Browne, Thomas Gore (DNB01)
BROWNE, Sir THOMAS GORE (1807–1887), colonel and colonial governor, born 3 July 1807, was son of Robert Browne of Morton House near Buckingham, a colonel of the Buckinghamshire militia, also J.P. and D.L., by Sarah Dorothea, second daughter of Gabriel Steward, M.P., cf Nottington and Melcombe, Dorset. Edward Harold Browne [q. v. Suppl.], bishop of Winchester, was his youngest brother.
He was commissioned as ensign in the 44th foot on 14 Jan. 1824, exchanged to the 28th foot on 28 April, became lieutenant on 11 July 1820, and captain on 11 June 1829. He was aide-de-camp to Lord Nugent, the high commissioner in the Ionian Islands from 1832 to 1835, and he acted for a time as colonial secretary. He obtained a majority in the 28th on 19 Dec. 1834, and exchanged to the 41st on 25 March 1836. That regiment took part in the first Afghan war, and as one of its lieutenant-colonels (afterwards Sir Richard England [q. v.]) acted as brigadier, and the other was absent, Browne commanded the regiment. When England's force, on its way to join Nott at Candahar, was repulsed at Hykulzie (28 March 1842), Browne covered its retirement, forming square and driving back the enemy. He was present at the action of Candahar on 29 May, the march on Cabul, and the storming of Istalif. In the return march of the armies through the Khyber to India he was with the rearguard, which was frequently engaged. He was made brevet lieutenant-colonel on 23 Dec. 1842, and C.B. on 27 Sept. 1843.
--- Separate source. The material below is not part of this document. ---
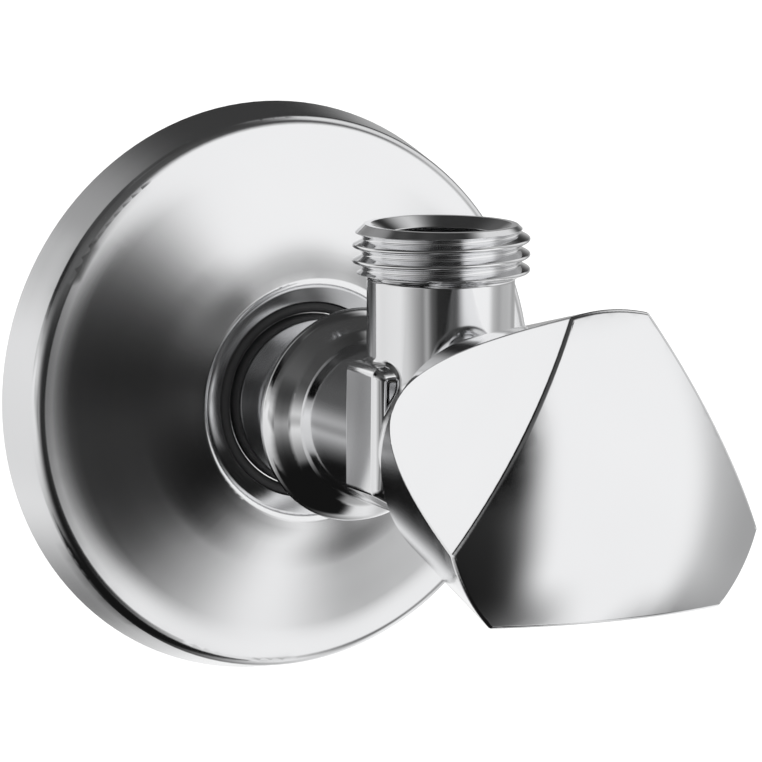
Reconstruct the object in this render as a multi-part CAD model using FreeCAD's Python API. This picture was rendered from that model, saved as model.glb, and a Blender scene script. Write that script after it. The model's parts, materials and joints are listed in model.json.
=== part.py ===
import FreeCAD, Part
import math
import os

from FreeCAD import Vector

# Angle stop valve with a wall plate and a three-sided knob. Millimetres.
# The inlet axis lies on Y, with the wall at y = 0 and the knob towards -Y.
# The outlet points up, along +Z.

# Threads: both are half-inch pipe threads, kept here as plain cylinders at the crest.
thread_radius = 10.4775
thread_root_radius = 9.3155
inlet_thread_chamfer = 1.25
outlet_chamfer_width = 1.42
outlet_chamfer_height = 1.3

# Gaps between fitted parts, and the edge roundings used most
press_gap = 0.02
running_play = 0.05
fine_edge = 0.3
soft_edge = 0.6

# Inlet side of the body
spigot_end = 13.0
thread_start = -3.0
collar_start = -4.6
collar_radius = 10.84
collar_end_blend = 0.8
flange_back = -24.6
flange_rise = 0.4
flange_front = -26.5
flange_radius = 13.14
flange_front_blend = 2.4
flange_waist_radius = 10.75
flange_waist = -28.3
flange_waist_blend = 2.2
barrel_start = -29.4
barrel_radius = 9.85
barrel_end = -56.6
inlet_bore_radius = 6.0
inlet_bore_chamfer = 1.2

# Outlet neck
outlet_along = -46.35
outlet_top = 25.7
neck_radius = 8.71
neck_top = 18.4
neck_top_blend = 0.8
neck_runout = 0.9
neck_blend = 2.2
outlet_bore_radius = 6.2
outlet_cone_radius = 8.3
outlet_cone_depth = 1.2
port_radius = 4.4
port_top = 13.2
port_taper = 1.8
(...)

He returned to England with the 41st in 1843, and became lieutenant-colonel of it on 22 July 1845. He exchanged to the 21st on 2 March 1849, and went on half-pay on 27 June 1851, having been appointed governor of St. Helena on 20 May. On 22 Aug. he was given the local rank of colonel. He improved the water supply at St. Helena. On 6 Nov. 1854 he was transferred to the governorship of New Zealand, and he landed at Auckland on 6 Sept. 1855. During his term of office the disputes between the settlers and the natives about the purchase of land came to a head in Taranaki. Responsible government was conceded to the colony shortly after his arrival there, but native affairs were reserved to the governor, though he had no power to legislate or to raise money.
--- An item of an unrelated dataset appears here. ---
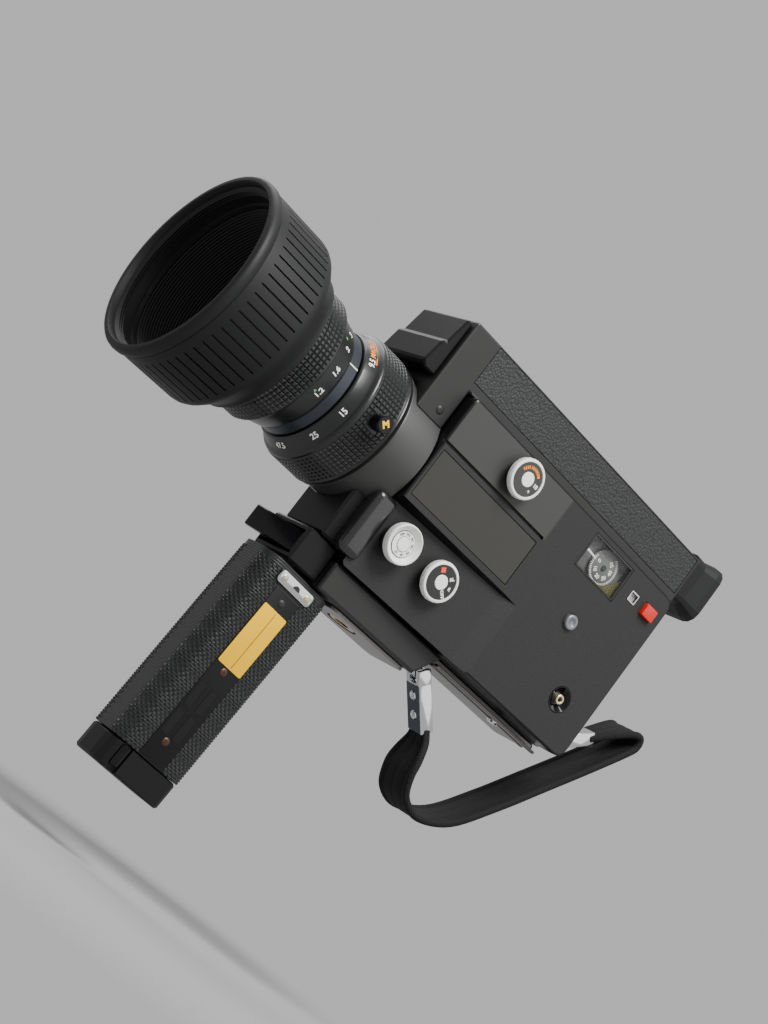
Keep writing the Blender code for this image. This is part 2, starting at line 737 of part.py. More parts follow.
def grip_shell():
    shell = prism("grip_shell", grip_outline(), "Z", GRIP_JOINT, 0.0, "satin_black", GRIP)
    return cut(shell, prism("grip_hollow", grip_outline(2.0), "Z", GRIP_JOINT - 1, -3.0, None, GRIP))


def grip_cap():
    """The battery cover at the grip's end, hinged along its rear edge."""
    cap = prism("battery_cap", grip_outline(), "Z", GRIP_END, GRIP_JOINT - GAP, "satin_black", GRIP)
    bevelled(cap, 0.8)
    return cut(
        cap,
        prism("cap_hollow", grip_outline(2.2), "Z", GRIP_END + 2.2, GRIP_JOINT + 1, None, GRIP),
        block("latch_seat", (-12.6, -8.0), (-14, -11.0), (GRIP_END - 1, GRIP_JOINT + 1), None, GRIP),
    )


def grip_fittings():
    block("grip_label", (-6.0, 6.2), (-13.3, -12.8), (-41.6, -15.2), "label_yellow", GRIP, 0.6, "Y")
    block("cap_latch", (-12.3, -8.3), (-13.0, -11.3), (GRIP_END + 2.1, GRIP_JOINT - 0.7), "gloss_black", GRIP, 1.2, "Y")
    clip = block("grip_clip", (-9.2, 8.7), (-13.9, -12.9), (-6.9, -2.0), "chrome", GRIP, 1.6, "Y")
    bevelled(clip, 0.3)
    block("battery_contacts", (-12.4, 12.4), (-7, 7), (-4.6, -3.4), "brass", GRIP, 1.0)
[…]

Early in 1859 some land at the mouth of the Waitara was bought from Teira of the Ngatiawas, but William King, the chief of that tribe, vetoed the sale. Teira's title being primâ facie good, Browne directed that a survey should be made of the land for further investigation. This was resisted by the chief; troops were sent to Taranaki to enforce the governor's orders, and on 17 March 1860 fighting began. At the end of twelve months, several pahs having been taken, the Ngatiawas submitted, and other tribes which had supported them withdrew from the district. William King took refuge with the Waikatos.
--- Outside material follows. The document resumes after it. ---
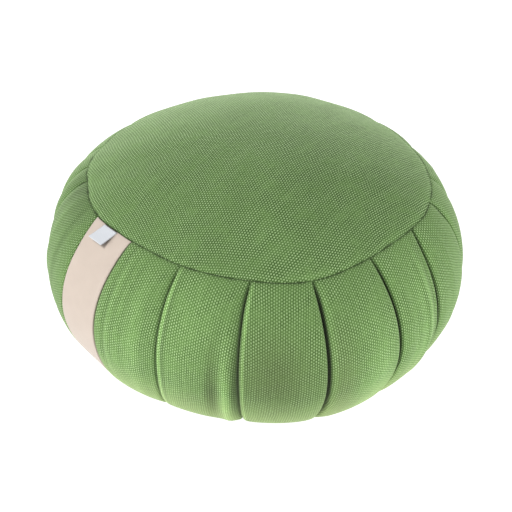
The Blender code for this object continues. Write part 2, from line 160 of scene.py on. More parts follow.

Browne had had the full concurrence of his ministers in his course of action, but strong protests were made on behalf of the natives by some members of the opposition, by Archdeacon Hadfield and others of the clergy, and by Sir William Martin [q.v.], late chief justice. On 27 Aug. 1860 the colonial office called for a full report on the right of a chief to forbid the sale of land by members of his tribe; and on 4 Dec. Browne furnished this report, showing that such 'seignorial right,' apart from landownership, had never been recognised by his predecessors, and giving the opinions of various authorities. On 25 May 1861 the secretary of state (the Duke of Newcastle) informed him that Sir George Grey [q.v. Suppl.] had been appointed his successor, in the hope that Grey's influence and special qualifications would arrest the war which threatened to spread. The duke added: 'I recognise with pleasure the sound and impartial judgment, the integrity, intelligence, and anxiety for the public good which have characterised your government of the colony for nearly six years.' Grey arrived on 26 Sept., but the hopes of the British government were not realised. The Maoris afterwards, contrasting the two governors, said: 'Browne was like a hawk, he swooped down upon us; Grey was like a rat, he undermined us.'
On 5 March 1862 Browne was appointed governor of Tasmania, and remained there till the end of 1868. He was made K.C.M.G. on 23 June 1869. He administered the government of Bermuda temporarily from 11 July 1870 to 8 April 1871. He died in London on 17 April 1887. In 1854 he had married Harriet, daughter of James Campbell of Craigie, Ayrshire, who survived him. They had several children. The eldest son, Harold, commanded the first battalion king's royal rifle corps in the Boer war of 1899-1900, and took part in the defence of Ladysmith.
[Times, 19 April 1887; Lomax's History of the 41st Regiment; Mennell's Dictionary of Australasian Biography; Gisborne's New Zealand Rulers and Statesmen; Alexander's Incidents of the Maori war of 1860-1; Appendix to the Journals of the House of Representatives of New Zealand, 3 June-7 Sept. 1861; private information.]